State-sponsored groups also operate with greater resources and more sophisticated tooling than typical criminal groups. They develop custom malware designed to evade standard detection tools, use legitimate system administration tools to avoid triggering alerts (a technique called “living off the land”), and maintain infrastructure specifically designed to avoid attribution. Attribution, when it occurs, typically comes months or years after the initial compromise.
The Sectors Under Direct Threat
Kaspersky’s analysis identifies critical infrastructure — power, utilities, transport, and smart cities — as the primary targets of state-aligned APT campaigns in India. Geopolitical tensions, hybrid warfare dynamics, and India’s ongoing digitisation of operational technology are all cited as factors driving this escalation.
But the threat is not limited to infrastructure operators. Defence supply chains, technology companies with government contracts, healthcare organisations holding sensitive data on military or government personnel, and telecommunications companies with network access are all considered high-value targets by state-sponsored actors.
For the private sector broadly, the relevant pattern is supply chain targeting. State actors frequently target smaller, less defended companies in the supply chain of a strategic target — using them as stepping stones into the primary objective. Your organisation may not be the intended final target but could be the vector through which a larger breach occurs.
The OT-IT Convergence Problem
Operational Technology (OT) — the control systems running industrial equipment, building management, manufacturing lines, and utilities — is merging with Information Technology as organisations digitalise. This convergence creates an expanded attack surface that most organisations have not had time to secure.
Traditional IT security teams are not trained for OT environments. The protocols are different, the patching cycles are different, and the consequences of disruption are different — a vulnerability in a SCADA system controlling a manufacturing line or a power distribution network is not analogous to a vulnerability in a web application. Exploitation can cause physical damage or safety failures, not just data loss.

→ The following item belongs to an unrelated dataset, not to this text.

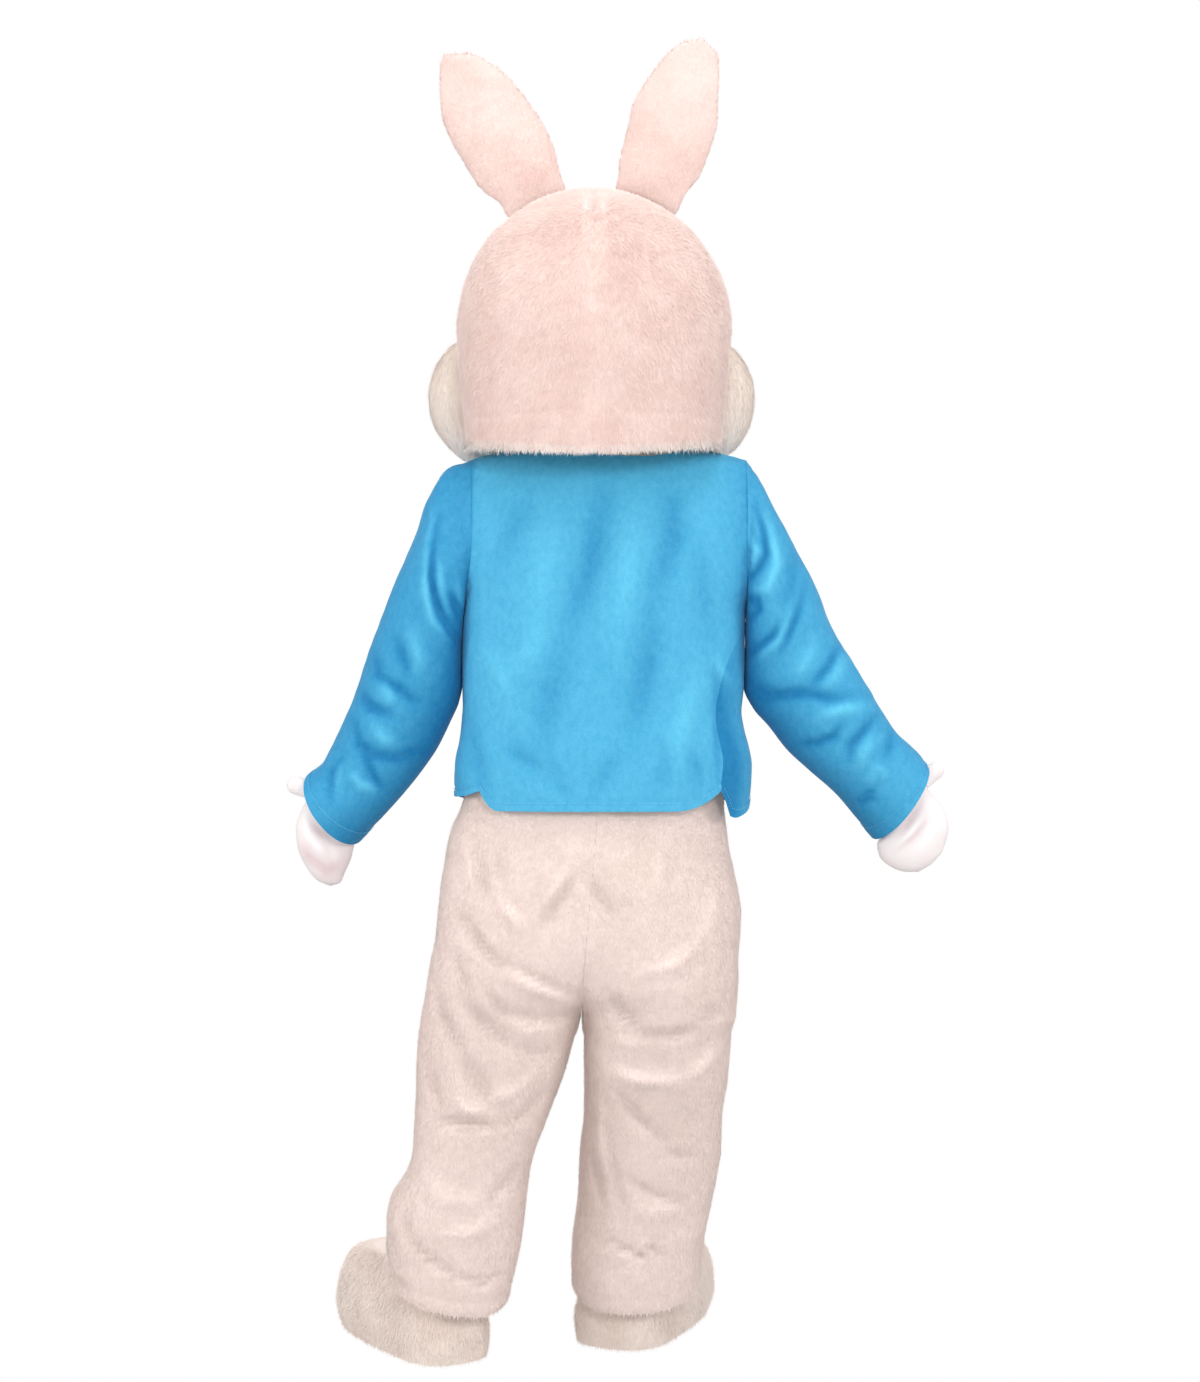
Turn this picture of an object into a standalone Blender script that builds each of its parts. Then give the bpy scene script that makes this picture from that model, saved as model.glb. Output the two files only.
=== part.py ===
"""Rabbit mascot costume: hollow head, open jacket, plush suit, mittens and soft shoes, held up as when worn.

The costume faces -Y and its own left side is at +X. Heights in the tables are above the soles, and the
part's origin is at the shoulders, where a wearer holds it up. All sizes are in metres.
"""
import math
from types import SimpleNamespace

import bmesh
import bpy
from mathutils import Vector

HOLD_HEIGHT = 1.400        # shoulders above the soles: the origin
HALF_GAP = 0.00016         # each of two pieces stops this far short of their seam
LAY_GAP = 0.0004           # half the space between an ear's two panels, and under its foot
PAD_GAP = 0.0014           # a pad on the face stands this far off it
PAD_EDGE = 0.0025          # and is this thick at its rim
FACE_MIDDLE = 0.5
STEP = 0.002               # share of a surface used to find its slope
RIDGE_REACH = 0.003        # a top edge this near the middle plane is a shoulder seam
UP = Vector((0, 0, 1))
WELD = 0.00001

HEAD_WALL = 0.012
JACKET_WALL = 0.0025
SUIT_WALL = 0.005
GLOVE_WALL = 0.0025
SHOE_WALL = 0.008
SOLE_THICKNESS = 0.012

SIDES = {"left": 1, "right": -1}
QUARTER = math.pi / 2


# ---------------------------------------------------------------- tables

class Sections:
    """A table with named columns, read smoothly between its rows. The first column is the key."""

    def __init__(self, columns, rows):
        self.names = columns.split()
        self.rows = sorted(rows)
        self.keys = [row[0] for row in self.rows]
        self.slopes = [self._slopes(column) for column in range(len(self.names))]
        self.read = {}

    def _slopes(self, column):
        """Slopes that never overshoot a row."""
        steps = []
        for low, high in zip(self.rows, self.rows[1:]):
            steps.append((high[column] - low[column]) / (high[0] - low[0]))
        slopes = [steps[0]]
        for before, after in zip(steps, steps[1:]):
            rising = before * after > 0
            slopes.append(2 * before * after / (before + after) if rising else 0.0)
        slopes.append(steps[-1])
        return slopes

    def at(self, key):
        if key not in self.read:
            self.read[key] = self._between(key)
        return self.read[key]

    def _between(self, key):
        last = len(self.rows) - 2
        place = 0
        while place < last and key > self.keys[place + 1]:
            place += 1
        low, high = self.rows[place], self.rows[place + 1]
        span = high[0] - low[0]
        share = (key - low[0]) / span
        values = {}
        for column, name in enumerate(self.names):
            start, end = self.slopes[column][place], self.slopes[column][place + 1]
            if share < 0:
                values[name] = low[column] + start * (key - low[0])
            elif share > 1:
                values[name] = high[column] + end * (key - high[0])
            else:
                rise = high[column] - low[column]
                bend = share * (1 - share) * ((1 - share) * (start * span - rise) + share * (rise - end * span))
                values[name] = low[column] + rise * share + bend
        return SimpleNamespace(**values)


def powered(value, power):
    return math.copysign(abs(value) ** power, value)


def mixed(low, high, share):
    return low + (high - low) * share


def eased(share):
    """0 to 1 with level ends."""
    share = min(1.0, max(0.0, share))
    return share * share * (3 - 2 * share)


def fold_height(folds, x, height):
    """The rise of the cloth at a place in a table of folds, each a line bent once."""
    total = 0.0
    for x0, h0, x1, h1, x2, h2, width, depth in folds:
        nearest = 9.0
        place = 0.0
        for part, (ax, ah, bx, bh) in enumerate(((x0, h0, x1, h1), (x1, h1, x2, h2))):
            run = (bx - ax) ** 2 + (bh - ah) ** 2
            share = ((x - ax) * (bx - ax) + (height - ah) * (bh - ah)) / run
            share = min(1.0, max(0.0, share))
            distance = math.hypot(x - mixed(ax, bx, share), height - mixed(ah, bh, share))
            if distance < nearest:
                nearest = distance
                place = (part + share) / 2
        fade = 0.25 + 0.75 * math.sin(math.pi * place)
        total += depth * fade * math.exp(-(nearest / width) ** 2)
    return total


# ---------------------------------------------------------------- building a wall

def material(name, colour, roughness):
    finish = bpy.data.materials.new(name)
    finish.use_nodes = True
    shader = finish.node_tree.nodes["Principled BSDF"]
    shader.inputs["Base Color"].default_value = (*colour, 1.0)
    shader.inputs["Roughness"].default_value = roughness
    shader.inputs["Metallic"].default_value = 0.0
    finish.diffuse_color = (*colour, 1.0)
    return finish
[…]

Kaspersky’s warning is specific on this point: critical infrastructure systems with weak legacy security are attractive targets, and their connectivity to modern IT networks creates pathways that were never in scope when the original security models were designed.

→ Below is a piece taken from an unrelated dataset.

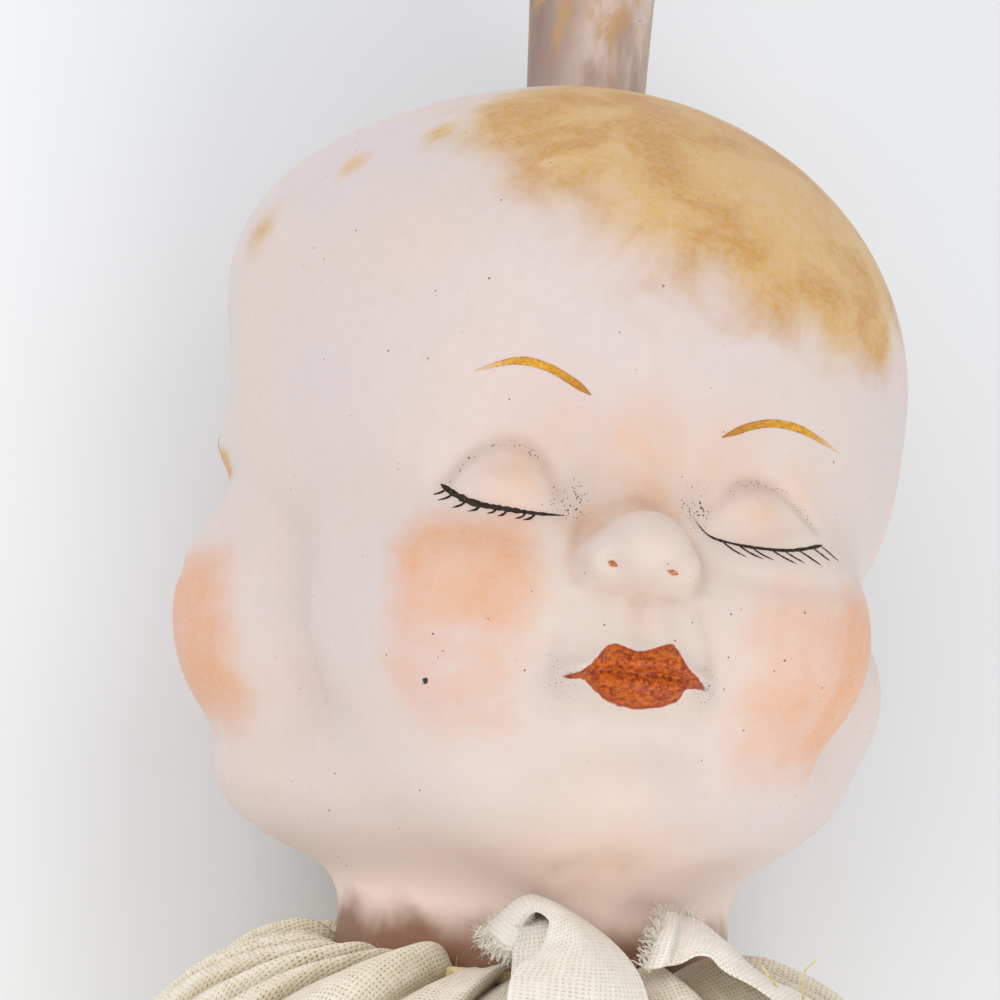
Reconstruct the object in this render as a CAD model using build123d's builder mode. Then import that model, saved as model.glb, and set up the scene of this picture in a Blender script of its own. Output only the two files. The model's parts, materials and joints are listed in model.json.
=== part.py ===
# Three-faced doll's-head rattle (a marotte), lying on its back on a table.
#
# The rattle is a bisque head with three faces on a steel spindle, a turned wooden rattle box
# under a muslin robe, and a wooden stick handle. It lies along +Y with one face up (+Z).
# "Station" is the distance along the axis from the gathered neck line of the robe, positive
# towards the knob on the crown. Units are millimetres.

from build123d import *
from math import cos, radians, sin, sqrt
import os

# Driving dimensions -------------------------------------------------------------------------
AXIS_HEIGHT = 37.5  # the spindle's axis over the table
NECK_Y = 29.0  # where station 0 lies along +Y
FACES = 3

CROWN = 90.5  # station of the crown
CRANIUM_STATION = 58.0  # station of the widest ring of the skull
CRANIUM_RADIUS = 37.5
NECK_RADIUS = 20.6
NECK_FOOT = -6.5  # station of the neck's lower rim
SHELL_WALL = 3.0

SPINDLE_RADIUS = 3.0
RUNNING_GAP = 0.06  # radial gap where the spindle turns in the lid

DRUM_RADIUS = 31.0
DRUM_WALL = 4.0
LID_TOP = -8.0
LID_BOTTOM = -14.0
DRUM_FOOT = -50.0
DRUM_FLOOR = 5.0

PELLET_RADIUS = 3.0
PELLET_GAP = 0.3  # how far a pellet at rest stays off the box
PELLET_SPREAD = 9.0
PELLET_STATIONS = (-31.0, -38.5)

HANDLE_END = -170.0
GRIP_RADIUS = 7.0
TENON_RADIUS = 5.0

WADDING = 3.6  # thickness of the cotton wadding round the box
ROBE_CLOTH = 2.0  # thickness that the folded muslin takes
ROBE_HEM = -76.0
ROBE_SPREAD = 51.0  # how far the robe spreads on the table, each way

# Working planes -----------------------------------------------------------------------------
AXIS_POINT = (0, NECK_Y, AXIS_HEIGHT)
SPIN = Axis(AXIS_POINT, (0, 1, 0))
UP = -90.0  # the angle of +Z in a station plane


def profile_plane(turn=0.0):
    """A plane through the axis where a point is (station, radius), turned from +Z towards +X."""
    normal = (cos(radians(turn)), 0, -sin(radians(turn)))
    return Plane(origin=AXIS_POINT, x_dir=(0, 1, 0), z_dir=normal)


PROFILE = profile_plane()


def station(along):
    """The plane across the axis at a station, with +Z of the plane towards the crown."""
    origin = (0, NECK_Y + along, AXIS_HEIGHT)
    return Plane(origin=origin, x_dir=(1, 0, 0), z_dir=(0, 1, 0))


def save(part, name):
    part.label = name
    export_step(part, f"parts/{name}.step")


def ring_between(low, high, inner, outer):
    """A plain ring or disc about the spindle's axis, from one station to another."""
    with BuildPart() as ring:
        with BuildSketch(station(low)):
            Circle(outer)
            if inner:
                Circle(inner, mode=Mode.SUBTRACT)
        extrude(amount=high - low)
    return ring.part


# The head -----------------------------------------------------------------------------------
# Each bump of a face: (angle from the face's middle, station, radius of its centre, bump radius)
FACE_BUMPS = (
    (-28.0, 30.0, 24.2, 16.6),  # cheeks
    (28.0, 30.0, 24.2, 16.6),
    (0.0, 56.0, 9.0, 29.6),  # forehead
    (0.0, 26.0, 25.5, 15.6),  # muzzle with the lips
    (0.0, 21.5, 27.0, 9.4),  # chin
    (0.0, 36.5, 38.0, 5.0),  # nose
)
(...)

What Private Sector Organizations Should Do
- Audit the boundary between IT and OT environments. Any connection between office networks and operational technology networks needs to be explicitly understood, controlled, and monitored. Unmonitored OT connectivity is a blind spot that sophisticated attackers will find.

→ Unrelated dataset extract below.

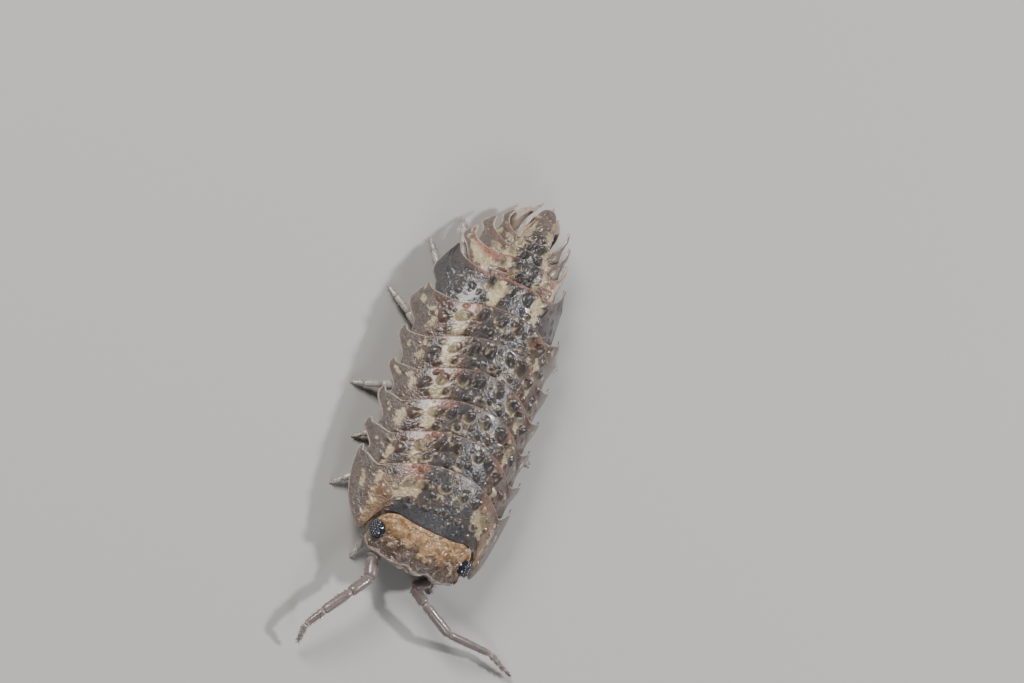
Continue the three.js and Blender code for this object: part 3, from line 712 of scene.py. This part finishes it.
def strip_margin(side, y, side_shift, reach=0.0):
    """The margin of a short strip without lobes, slightly bowed."""
    return margin([(0, y), (side * 0.6, y - 0.01), (side + reach, y - side_shift)])


for n, seg in enumerate(PLEONITES):
    before = PLEONITES[n - 1] if n else PEREONITES[-1]
    start = before["hind"] + TUCK
    if n < FIRST_TAIL_LOBES:
        front = strip_margin(seg["side"], start, 0.02)
        hind = strip_margin(seg["side"], seg["hind"] + LAP, 0.03, reach=0.03)
        width = seg["side"]
    elif n == FIRST_TAIL_LOBES:
        beside_strips = [(0, start), (0.55, start), (0.85, start - 0.08), (1.02, 3.0), (1.25, 2.98),
                         (1.48, 3.12), (1.56, 3.42)]
        front = margin(beside_strips + outer_edge(seg))
    else:
        front = next_front(before, seg)
    if n >= FIRST_TAIL_LOBES:
        hind = hind_line(seg)
        width = seg["outer"][0]
    make_plate(f"plate_pleonite_{n + 1}", front, hind, grid=(150, 46), width=width, length=0.4,
               knobs=TAIL_KNOBS, knob_scale=0.9, granules=TAIL_GRANULES, marks=partial(tail_marks, n),
               rim_glow=0.7, free_from=0.62, material=tail_horn, seed=40 + n,
               curl=TAIL_CURL)
print("tail plates made")

# %% The tail's last plate
# A share across that no place reaches, because this plate's whole front is under the one before
TUCKED_IN = 2.0
telson_front = margin([(0, 4.5), (0.3, 4.5), (0.5, 4.6)])
telson_hind = margin([(0, 6.02), (0.15, 5.98), (0.27, 5.84), (0.35, 5.5), (0.42, 5.11), (0.5, 4.91)])


def last_plate_marks(a, v, x, y, rng):
    """The tail's marks, drawn wider so that the dark middle fills the point."""
    return tail_marks(LAST_TAIL_PLATE, a * 0.6, v, x, y, rng)


make_plate("plate_pleotelson", telson_front, telson_hind, grid=(90, 90), width=0.55, length=1.2,
           knobs=LAST_PLATE_KNOBS, knob_scale=1.0, granules=LAST_PLATE_GRANULES, marks=last_plate_marks,
           rim_glow=0.7, free_from=TUCKED_IN, material=tail_horn, seed=60)
print("last tail plate made")

# %% [markdown]
# ## Head
# The head is a broad shield between the arms of the first plate. A thin rim with three lobes runs
# along its front, over a face that is set back under it. Its top is wrinkled and knobbly, with
# folds that run out from the eyes like rays. It is the same kind of grid slab as a plate, because
# its outline is two margins too, with one relief added on top of another.

# %% Head shield
HEAD_HALF = 1.6
HEAD_HEIGHT, HEAD_RISE, HEAD_SIDE_DROP = 1.68, 0.44, 0.60
HEAD_RIM_BOTTOM, HEAD_RIM_THICK = 0.74, 0.14
HEAD_KNOBS = [(0.2, -5.75), (0.62, -5.55), (1.02, -5.72), (0.3, -5.32), (0.9, -5.28)]
HEAD_KNOB_RADIUS, HEAD_KNOB_HEIGHT = 0.13, 0.12
HEAD_WRINKLES = 90
EYE_RAYS = 9
head_front = margin([(0, -6.22), (0.14, -6.19), (0.3, -6.09), (0.42, -6.08), (0.62, -6.14), (0.9, -6.11),
                     (1.25, -5.98), (1.48, -5.89), (1.61, -5.72), (1.62, -5.5)])
head_hind = margin([(0, -4.95), (0.7, -4.9), (1.2, -4.79), (1.5, -4.9), (1.64, -5.24)])


def head_top(x, v):
    """Height of the shield, highest at the rear and falling to the sides."""
    side = np.abs(x) / HEAD_HALF
    middle = HEAD_HEIGHT + HEAD_RISE * np.sin(v * np.pi * 0.5)
    return middle - HEAD_SIDE_DROP * side ** 2.2 + 0.05 * np.sin(np.pi * v) * (1 - side)


head = finish_piece("head_shield", grid_slab(200, 110), ["head"], head_horn)
u, v, top = grid_shares(head.data)
t = np.abs(u)
x, y = between(head_front, head_hind, u, v)[:2]
z = head_top(x, v)
print("head shield is", round(float(np.ptp(x)), 2), "mm wide")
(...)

- Assume longer dwell times in your incident response assumptions. If you discover an active threat, do not assume that its history begins at the point of discovery. Forensic investigation of how long an attacker has had access, and what they have touched, is critical before declaring an environment clean.
- Implement threat intelligence feeds relevant to India-specific APT campaigns. Generic global threat intelligence misses India-specific attack patterns, local infrastructure targeting, and regional geopolitical context. India-specific threat intelligence from sources like CERT-In, Seqrite, and CYFIRMA provides more relevant signal.
- Build detection specifically for “living off the land” techniques. APT actors regularly use legitimate tools — Windows administration utilities, remote management software — to execute their campaigns. Detecting this requires behavioural analysis of how legitimate tools are being used, not just the presence or absence of known malware signatures.
The elevation of state-sponsored threats in India’s 2026 threat landscape is not a reason for panic. It is a reason for strategic clarity about what “good” security looks like in the current environment — and who has the capability to deliver it.